Best Practices for Human-AI Collaboration in Cybersecurity

To harness the benefits of AI without the risks of a fully automated cybersecurity system, we recommend the following best practices:

  • Maintain Ethical and Compliance Standards: AI decisions should be continually evaluated following regulatory requirements, industry standards, and ethical considerations, ensuring accountability and integrity.
  • Integrate a Human-in-the-Loop (HITL) model within AI pipelines: Establish protocols that require security analysts to review and verify automated classification and remediation actions at key decision-making checkpoints. This practice minimizes automation bias and aligns AI outputs with organizational risk thresholds.
  • Regularly Audit AI Decisions: Conduct thorough reviews of AI-generated alerts, scrutinizing false positives and missed threats to refine algorithms and enhance accuracy.
  • Train and Educate Cybersecurity Teams: Provide continuous training for security professionals on supervised, unsupervised, and reinforcement learning concepts, as well as model interpretability tools (SHAP, LIME) and DevSecOps best practices.
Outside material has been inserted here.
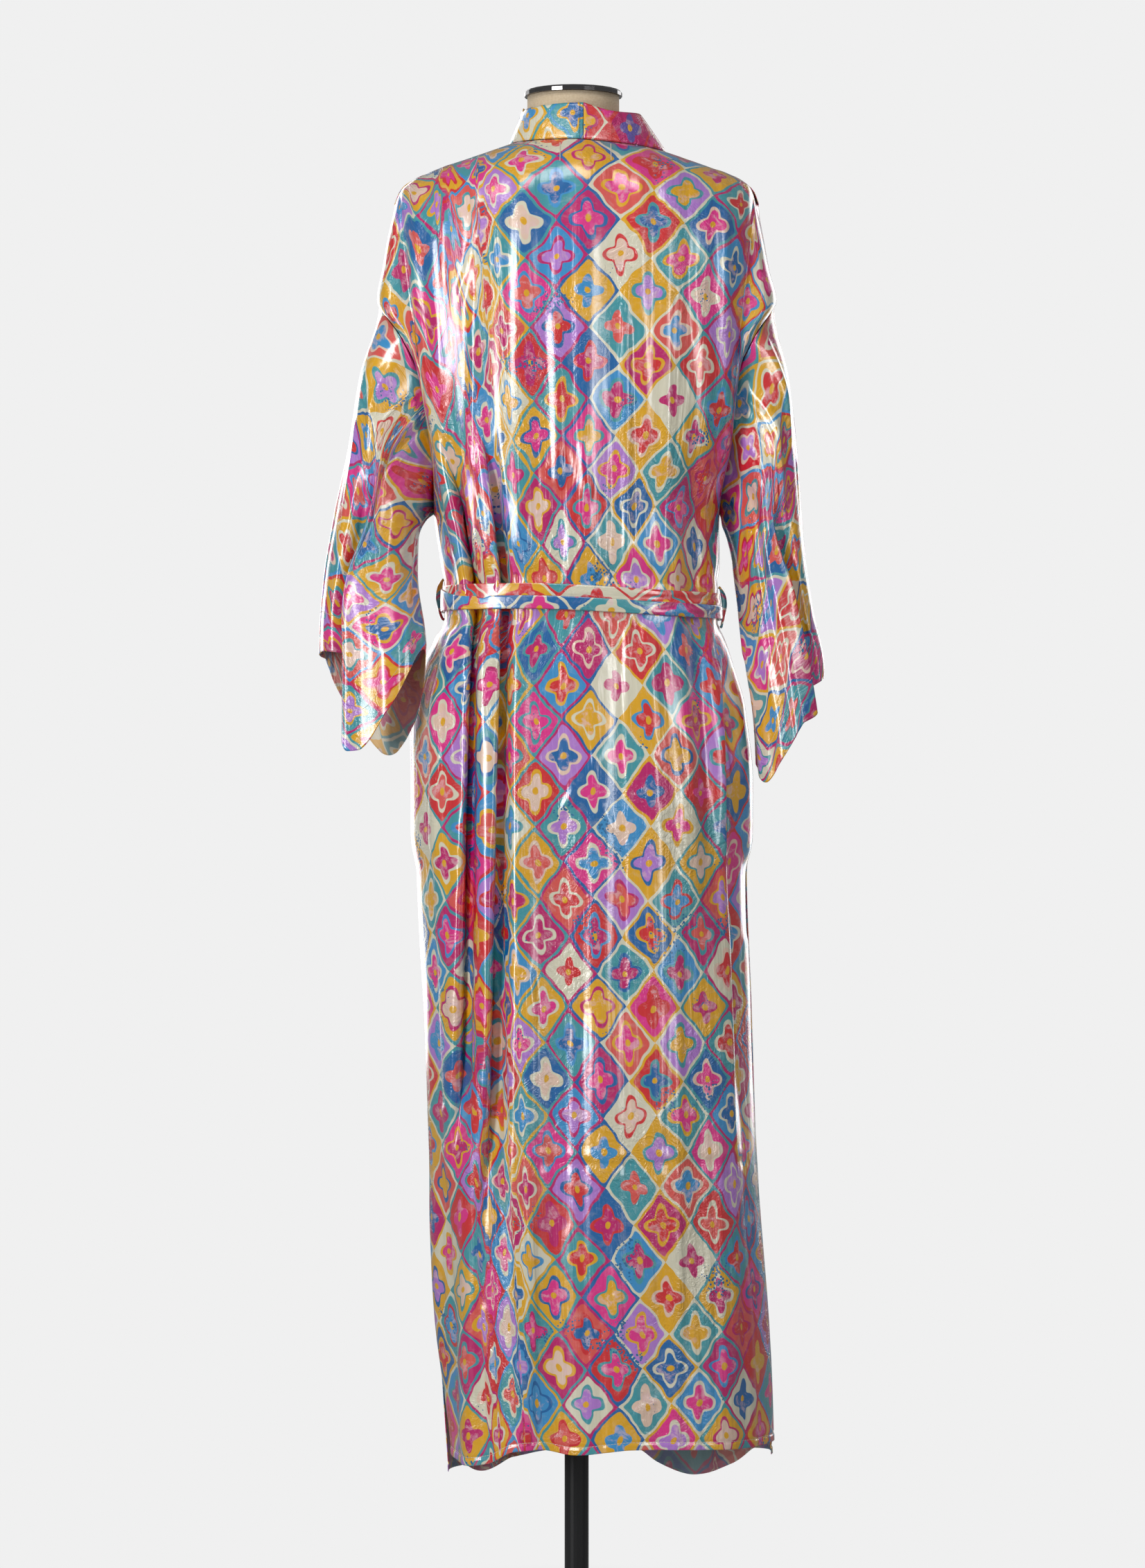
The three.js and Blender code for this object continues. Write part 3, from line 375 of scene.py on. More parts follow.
# Making of a cloth piece
# Each piece is a grid bent to its draft. Its UV map holds the flat cut in metres, so that the print
# lies on the cloth as it was printed before cutting.
THICK = 0.7
LAID = {                  # where the cut of a smaller piece lies on the printed cloth
    "collar_left": (40, 300), "collar_right": (655, 820), "belt_strip": (210, 0), "belt_fold": (620, 130),
    "belt_loop": (100, 0), "belt_tail": (300, 40), "knot": (400, 0),
}
FRONT_APART, SLEEVES_LAID, SLEEVES_APART = 900, 400, 260


def lengths(line):
    """The length along a line at each of its points."""
    return np.append(0, np.cumsum(np.linalg.norm(np.diff(line, axis=0), axis=-1)))


def normals(points, flip=False, ring=False):
    """Outward directions of a grid of points."""
    if ring:
        wide = np.concatenate([points[:, -2:-1], points, points[:, 1:2]], axis=1)
        across = wide[:, 2:] - wide[:, :-2]
    else:
        across = np.gradient(points, axis=1)
    found = np.cross(np.gradient(points, axis=0), across)
    found /= np.maximum(1e-9, np.linalg.norm(found, axis=-1, keepdims=True))
    return -found if flip else found


def cut_map(points, level):
    """The flat cut of a piece: across by its own length at a level row, and up from that row."""
    across = lengths(points[level])
    steps = np.linalg.norm(np.diff(points, axis=0), axis=-1)
    down = np.concatenate([np.zeros((1, points.shape[1])), np.cumsum(steps, axis=0)])
    up = down[level] - down + points[level, :, 2].mean()
    return np.stack([np.broadcast_to(across, up.shape), up], axis=-1)


def cloth(name, points, cut, finishes, flip=False, ring=False, thick=THICK):
    """A thin closed sheet of cloth through a grid of points."""
    rows, columns = points.shape[:2]
    grid = bmesh.new()
    layer = grid.loops.layers.uv.new("cut")
    bmesh.ops.create_grid(grid, x_segments=columns - 1, y_segments=rows - 1, size=0.5)
    places = {}
    for vert in grid.verts:
        place = round((0.5 - vert.co.y) * (rows - 1)), round((vert.co.x + 0.5) * (columns - 1))
        places[vert] = place
        vert.co = points[place] * MM
    for face in grid.faces:
        face.smooth = True
        for loop in face.loops:
            loop[layer].uv = cut[places[loop.vert]] * MM
    if flip:
        bmesh.ops.reverse_faces(grid, faces=grid.faces)
    if ring:
        edge = [vert for vert, place in places.items() if place[1] in (0, columns - 1)]
        bmesh.ops.remove_doubles(grid, verts=edge, dist=1e-6)
    piece = solid(name, grid, *finishes)
    wall = piece.modifiers.new("wall", "SOLIDIFY")
    wall.thickness, wall.offset = thick * MM, -1
    wall.material_offset = len(finishes) - 1
    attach(piece, "root")
    return piece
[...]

This technical fluency enables them to evaluate AI-driven findings critically and implement actionable countermeasures.

Conclusion

As AI continues to reshape cybersecurity, organizations must prioritize a balanced approach,  leveraging AI’s speed and precision while reinforcing it with human expertise. AI- and ML-based cybersecurity measures are indispensable for scaling threat detection, streamlining security operations, and accelerating incident response. Yet, these systems alone cannot replicate the nuanced judgment, contextual interpretation, and ethical oversight that skilled security analysts provide. The optimal approach lies in unifying AI’s speed and precision with human experience and strategic insight, creating an alliance that fortifies defenses against an ever-evolving threat landscape. The future of cybersecurity isn’t AI or human expertise alone – it’s the seamless collaboration of both.